Below is a sample PySpark code snippet for a distributed word count:
# Import necessary libraries
from pyspark import SparkConf, SparkContext
# Configure Spark
conf = SparkConf().setAppName("DistributedWordCount").setMaster("local[*]")
sc = SparkContext(conf=conf)
# Load data from a text file into an RDD (Resilient Distributed Dataset)
# In a cloud environment, this file can reside on HDFS or a cloud storage service like AWS S3.
text_file = sc.textFile("hdfs://path_to_your_file/large_text_file.txt")
# Split each line into words, flatten the result, and map each word to a (word, 1) tuple
words = text_file.flatMap(lambda line: line.split(" "))
word_pairs = words.map(lambda word: (word, 1))
# Reduce by key to count the occurrences of each word
word_counts = word_pairs.reduceByKey(lambda a, b: a + b)
# Collect the results (in a production environment, you might write this back to a distributed storage)
results = word_counts.collect()
# Print the word counts
for word, count in results:
print(f"{word}: {count}")
# Stop the Spark context
sc.stop()
Explanation of the Code:
Spark Context Configuration:
The code begins by setting up a Spark configuration and context. In a production cloud environment, the master URL would point to a Spark cluster rather than "local[*]", which is used here for demonstration. This configuration allows the application to leverage all available cores for parallel processing.
Data Loading:
The textFile
method loads a large text file into an RDD. In cloud deployments, the file may be stored in a distributed file system like HDFS or in cloud storage services such as AWS S3, ensuring high availability and fault tolerance.

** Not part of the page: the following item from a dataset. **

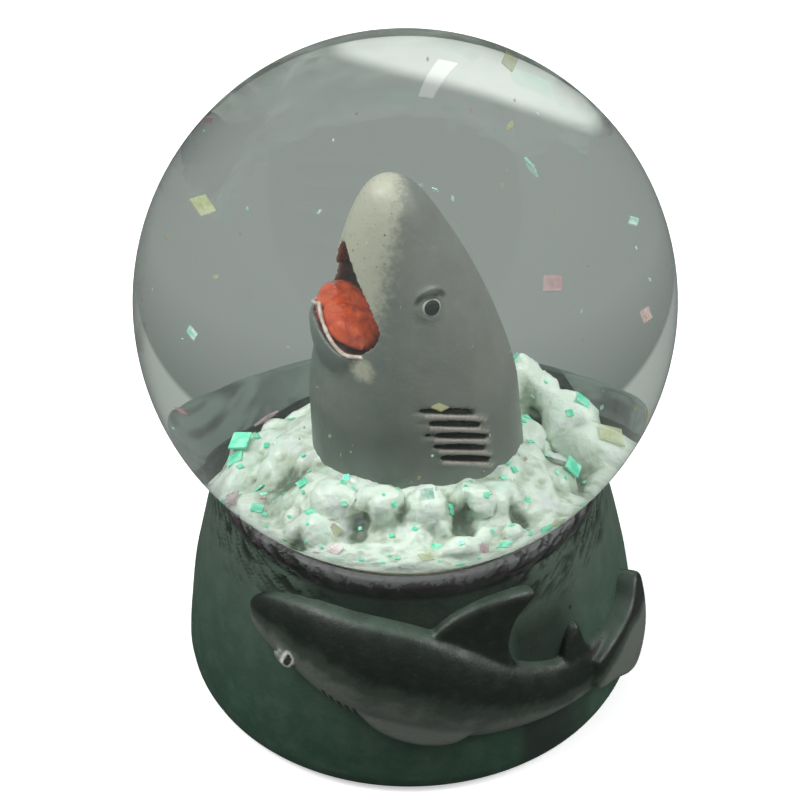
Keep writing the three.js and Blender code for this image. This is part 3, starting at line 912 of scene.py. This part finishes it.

Data Transformation (FlatMap and Map):
The flatMap
transformation splits each line into words. The use of flatMap
ensures that the resulting RDD is a flattened list of words, allowing each word to be processed in parallel. Each word is then mapped to a key-value pair (word, 1)
, preparing the dataset for the reduce phase.
Aggregation (ReduceByKey):
The reduceByKey
function aggregates the counts for each word. This operation is distributed across multiple nodes, where partial results are computed locally and then combined, demonstrating the principles of parallel processing and load balancing.
Result Collection and Output:
The final aggregated results are collected and printed. In a real-world scenario, you would typically write these results to a persistent storage system rather than collecting them on the driver node.
Fault Tolerance Mechanisms:
Apache Spark’s RDD abstraction is inherently fault-tolerant. Each RDD maintains lineage information, meaning that if a partition is lost due to a node failure, Spark can recompute it from the original data. This is a critical feature for ensuring reliability in a distributed system.
Addressing Key Challenges Through This Example:
Fault Tolerance:
The use of RDDs in Spark provides automatic fault tolerance. If any worker node fails during the execution of the word count, Spark uses the lineage information to recompute lost partitions, ensuring that the overall job can complete successfully.
Scalability:
The design of the word count application allows it to scale horizontally. As the dataset grows, the workload is automatically partitioned across more nodes in the cluster. Cloud platforms facilitate this scalability by enabling the dynamic allocation of resources based on demand.
Load Balancing:
Spark’s internal scheduler distributes tasks based on the current load and resource availability across the cluster. The code example shows how the data is partitioned and processed concurrently, effectively balancing the load among available nodes.
Beyond the Example:
While the word count example is relatively simple, it serves as a microcosm of larger distributed data processing tasks in cloud computing environments. Advanced applications might involve processing streaming data, running complex machine learning algorithms, or performing real-time analytics. In each case, the fundamental challenges of fault tolerance, scalability, and load balancing remain central, and solutions are built on similar principles demonstrated in the example.
Moreover, as cloud technologies evolve, integration with container orchestration (e.g., Kubernetes) and serverless computing models is becoming more prevalent. These advancements further enhance the scalability and flexibility of distributed systems, enabling organizations to process massive amounts of data efficiently and cost-effectively.
Conclusion:
Designing a distributed data processing system in a cloud environment requires careful consideration of fault tolerance, scalability, and load balancing. Apache Spark, with its resilient RDDs and powerful distributed processing capabilities, provides an excellent framework for addressing these challenges. The provided PySpark example of a word count illustrates the core principles involved in distributed computing: dividing data into manageable chunks, processing them in parallel, and aggregating the results efficiently. As cloud computing continues to evolve, the integration of advanced technologies and innovative frameworks will further enhance our ability to process data at scale, ultimately driving better business and research outcomes.